* Given instruction *
Take the data below and extract the lines from the one with "Recreate this object" to the one with "sheet_thickness = 1.0", inclusive, exactly as written.

## BEGIN Records for this task

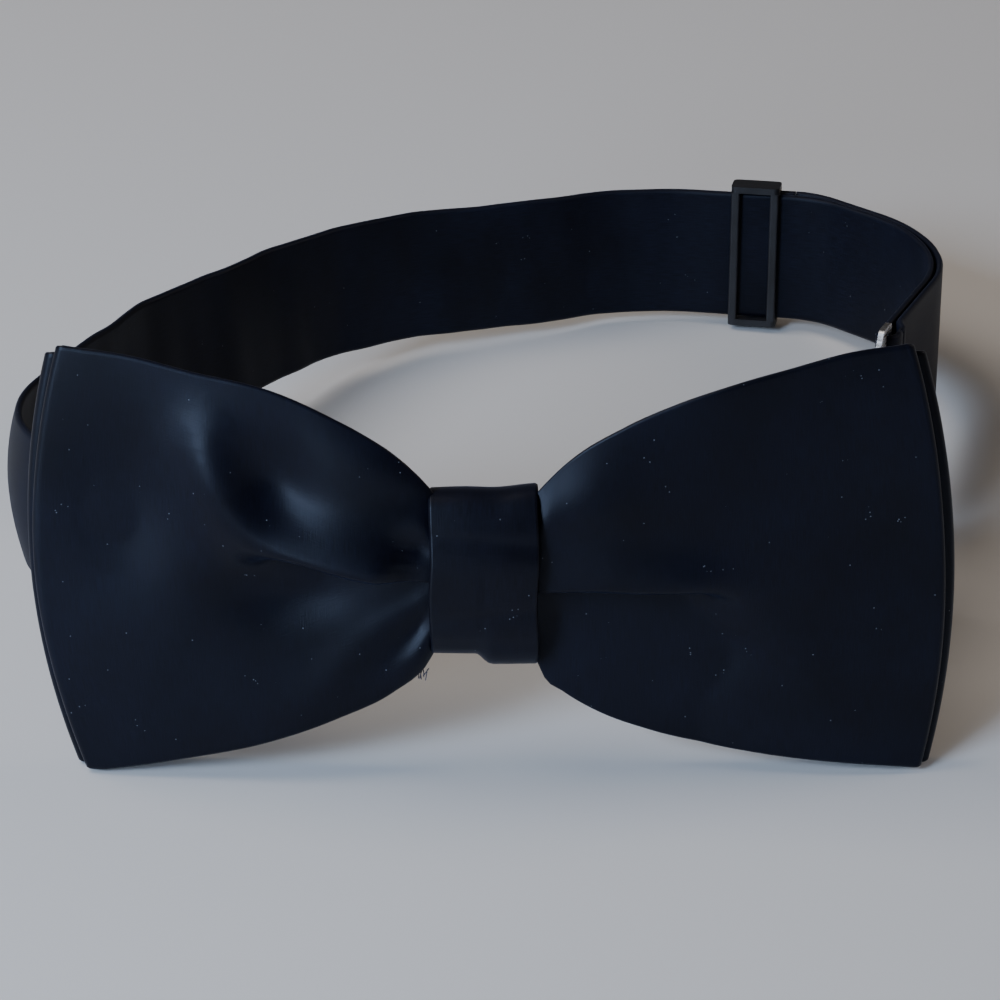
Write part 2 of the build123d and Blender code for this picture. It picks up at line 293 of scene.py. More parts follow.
def satin(name, dark, light, roughness, lint, grain):
    """Navy satin with a soft sheen. grain is how fine its threads are along and across the strip. The
    greater lint is, the more of the cloth has specks of lint."""
    material, shader, add, link = nodes_of(name)
    uv = add("ShaderNodeUVMap", uv_map="cloth").outputs["UV"]
    place_of = add("ShaderNodeTexCoord").outputs["Object"]
    stretched = add("ShaderNodeMapping", [("Vector", uv)], Scale=(*grain, 1.0)).outputs["Vector"]
    thread = add("ShaderNodeTexNoise", [("Vector", stretched)], Scale=1.0, Detail=3.0).outputs["Fac"]
    cross = add("ShaderNodeMapping", [("Vector", uv)], Scale=(*grain[::-1], 1.0)).outputs["Vector"]
    weft = add("ShaderNodeTexNoise", [("Vector", cross)], Scale=1.0, Detail=2.0).outputs["Fac"]
    tone = add("ShaderNodeTexNoise", [("Vector", place_of)], Scale=TONE_SCALE, Detail=4.0).outputs["Fac"]
    mixed = add("ShaderNodeMath", [(0, thread), (1, tone)], operation="MULTIPLY").outputs[0]
    colour = ramp(add, mixed, ((0.12, dark), (0.42, light)))
    speck = add("ShaderNodeTexVoronoi", [("Vector", place_of)], Scale=LINT_SCALE).outputs["Distance"]
    patch = add("ShaderNodeTexNoise", [("Vector", place_of)], Scale=LINT_PATCH_SCALE, Detail=1.0)
    near = add("ShaderNodeMath", [(0, speck)], operation="LESS_THAN")
    near.inputs[1].default_value = LINT_SIZE
    rare = add("ShaderNodeMath", [(0, patch.outputs["Fac"])], operation="GREATER_THAN")
    rare.inputs[1].default_value = 1 - lint
    both = add("ShaderNodeMath", [(0, near.outputs[0]), (1, rare.outputs[0])], operation="MULTIPLY")
    mix = add("ShaderNodeMixRGB", [("Fac", both.outputs[0]), ("Color1", colour)])
    mix.inputs["Color2"].default_value = LINT_COLOUR
    link("Base Color", mix.outputs["Color"])
    link("Roughness", ramp(add, tone, ((0.3, grey(roughness - 0.05)), (0.7, grey(roughness + 0.06)))))
    preset(shader, {
        "Anisotropic": 0.35,
        "Specular IOR Level": 0.17,
        "Specular Tint": (0.80, 0.86, 1.0, 1),
        "Sheen Weight": 0.03,
        "Sheen Roughness": 0.4,
        "Sheen Tint": (0.35, 0.45, 0.85, 1),
    })
    tangent = add("ShaderNodeTangent", direction_type="UV_MAP", uv_map="cloth")
    link("Tangent", tangent.outputs["Tangent"])
    height = add("ShaderNodeMath", [(0, thread), (1, weft)], operation="ADD").outputs[0]
    relief(add, link, height, 0.22, 0.00006)
    return material


def thread_material(name, colour):
    """Twisted sewing thread."""
    material, shader, add, link = nodes_of(name)
    place_of = add("ShaderNodeTexCoord").outputs["Object"]
    twist = add("ShaderNodeTexWave", [("Vector", place_of)], Scale=900.0, Distortion=2.0).outputs["Fac"]
    lighter = tuple(min(1, 2.2 * c) for c in colour)
    link("Base Color", ramp(add, twist, ((0.2, colour), (0.8, lighter))))
    preset(shader, {"Roughness": 0.6})
    relief(add, link, twist, 0.5, 0.00005)
    return material


def stiffener_material():
    """Off-white bonded fibres."""
    material, shader, add, link = nodes_of("stiffener")
    place_of = add("ShaderNodeTexCoord").outputs["Object"]
    fibres = add("ShaderNodeTexNoise", [("Vector", place_of)], Scale=900.0, Detail=5.0).outputs["Fac"]
    link("Base Color", ramp(add, fibres, ((0.3, (0.50, 0.49, 0.46)), (0.7, (0.70, 0.69, 0.66)))))
    preset(shader, {"Roughness": 0.9})
    relief(add, link, fibres, 0.4, 0.0001)
    return material


def nickel_material():
    """Nickel plate, faintly brushed, with fine scratches and duller patches."""
    material, shader, add, link = nodes_of("nickel")
    place_of = add("ShaderNodeTexCoord").outputs["Object"]
    brush = add("ShaderNodeMapping", [("Vector", place_of)], Scale=(300.0, 300.0, 4000.0))
    brushed = brush.outputs["Vector"]
    grain = add("ShaderNodeTexNoise", [("Vector", brushed)], Scale=1.0, Detail=4.0).outputs["Fac"]
    wear = add("ShaderNodeTexNoise", [("Vector", place_of)], Scale=260.0, Detail=3.0).outputs["Fac"]
    link("Base Color", ramp(add, wear, ((0.35, (0.42, 0.41, 0.40)), (0.65, (0.66, 0.66, 0.67)))))
    link("Roughness", ramp(add, grain, ((0.3, grey(0.2)), (0.7, grey(0.38)))))
    preset(shader, {"Metallic": 1.0})
    relief(add, link, grain, 0.15, 0.00003)
    return material


def enamel_material():
    """Black enamel, faintly uneven."""
    material, _, add, link = nodes_of("black_enamel")
    place_of = add("ShaderNodeTexCoord").outputs["Object"]
    wear = add("ShaderNodeTexNoise", [("Vector", place_of)], Scale=300.0, Detail=4.0).outputs["Fac"]
    link("Base Color", ramp(add, wear, ((0.3, (0.004, 0.004, 0.006)), (0.7, (0.009, 0.009, 0.012)))))
    link("Roughness", ramp(add, wear, ((0.3, grey(0.46)), (0.7, grey(0.60)))))
    relief(add, link, wear, 0.1, 0.00003)
    return material


NAVY_DARK = (0.0015, 0.0015, 0.0030)
NAVY_LIGHT = (0.0032, 0.0038, 0.0094)
bow_satin = satin("bow_satin", NAVY_DARK, NAVY_LIGHT, 0.38, 0.33, (75.0, 4.0))
knot_satin = satin("knot_satin", (0.0018, 0.0016, 0.0028), (0.0040, 0.0043, 0.0092), 0.40, 0.30, (4.0, 60.0))
band_satin = satin("band_satin", NAVY_DARK, (0.0048, 0.0058, 0.0135), 0.52, 0.30, (4.0, 60.0))
navy_thread = thread_material("navy_thread", (0.008, 0.010, 0.024))
frayed_thread = thread_material("frayed_thread", (0.012, 0.014, 0.030))
stiffener = stiffener_material()
nickel = nickel_material()
black_enamel = enamel_material()

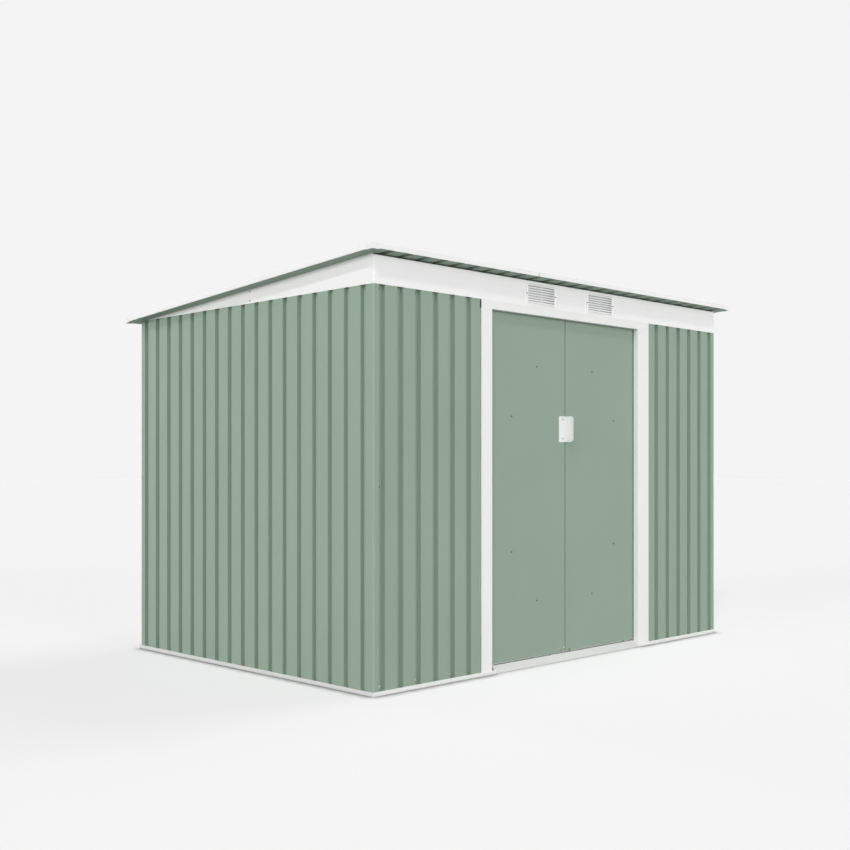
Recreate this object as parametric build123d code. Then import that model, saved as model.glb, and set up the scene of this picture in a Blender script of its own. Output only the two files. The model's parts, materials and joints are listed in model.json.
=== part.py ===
from build123d import *
import math
import os

# Metal storage shed with a single-slope roof and a pair of sliding doors.
# Millimetres, +Z up. The origin is on the ground under the middle of the walls.
# The door side faces -Y, and the roof falls towards +Y.

# Walls, measured over the outer faces of the ribs
shed_length = 2496.0
shed_depth = 1710.0
sheet_thickness = 1.0

# Profiled sheet: wide flat ribs between narrow grooves
groove_pitch = 100.0
groove_width = 33.5
groove_floor_width = 25.0
groove_depth = 18.0
front_first_groove = 47.2
side_first_groove = 60.5
corner_radius = 5.0
lap_width = 14.0
side_seam_groove = 5
side_seam_rib = 1100.0
back_sheet_grooves = (6, 6, 6)

# Heights
rail_lip_bottom = 5.0
rail_ledge = 9.0
rail_lip_top = 18.0
rail_upstand_top = 43.0
roof_seat = 1744.0
roof_fall = 126.0
fascia_gap = 6.5
fascia_height = 114.0
header_height = 36.5
sheet_cover = 28.0
brace_height = 825.0

# Folded frame members
frame_thickness = 1.2
rail_web_proud = 2.0
rail_lip_proud = 5.0
rail_slit = 1.3
rail_foot_depth = 28.0
brace_flange = 30.0
brace_leg = 15.0
front_brace_leg = 4.0
top_rail_drop = 95.0
top_rail_shelf = 60.0
back_rail_drop = 60.0
back_rail_shelf = 35.0
side_rail_shelf = 16.0
side_rail_drop = 60.0
beam_height = 40.0
beam_width = 30.0

# Doorway and its trim
door_offset = -9.0
doorway_width = 1087.0
left_post_width = 68.5
right_post_width = 94.0
jamb_depth = 24.0
trim_sheet = 1.0
post_back_flange = 18.0
post_tuck = 20.0
header_lip = 12.0
post_slot = 8.5

# Sloped sill in front of the doors
sill_top = 32.0
sill_top_depth = 25.0
sill_toe_height = 3.0
sill_toe_depth = -2.0
sill_left_gap = 25.5
sill_right_gap = 0.5
sill_thickness = 1.2
sill_back_leg = 22.0

# Sliding doors
door_recess = 29.0
door_thickness = 20.0
door_bottom = 38.0
door_top_lap = 15.0
door_side_lap = 28.0
door_gap = 5.0
door_lip = 12.0
door_brace_width = 26.0
door_brace_thickness = 1.5
door_brace_in = 206.5
door_brace_out = 381.0
door_brace_far = 532.0
door_brace_near = 302.0
door_brace_inset = 24.0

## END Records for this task

* Exercise response *
Recreate this object as parametric build123d code. Then import that model, saved as model.glb, and set up the scene of this picture in a Blender script of its own. Output only the two files. The model's parts, materials and joints are listed in model.json.
=== part.py ===
from build123d import *
import math
import os

# Metal storage shed with a single-slope roof and a pair of sliding doors.
# Millimetres, +Z up. The origin is on the ground under the middle of the walls.
# The door side faces -Y, and the roof falls towards +Y.

# Walls, measured over the outer faces of the ribs
shed_length = 2496.0
shed_depth = 1710.0
sheet_thickness = 1.0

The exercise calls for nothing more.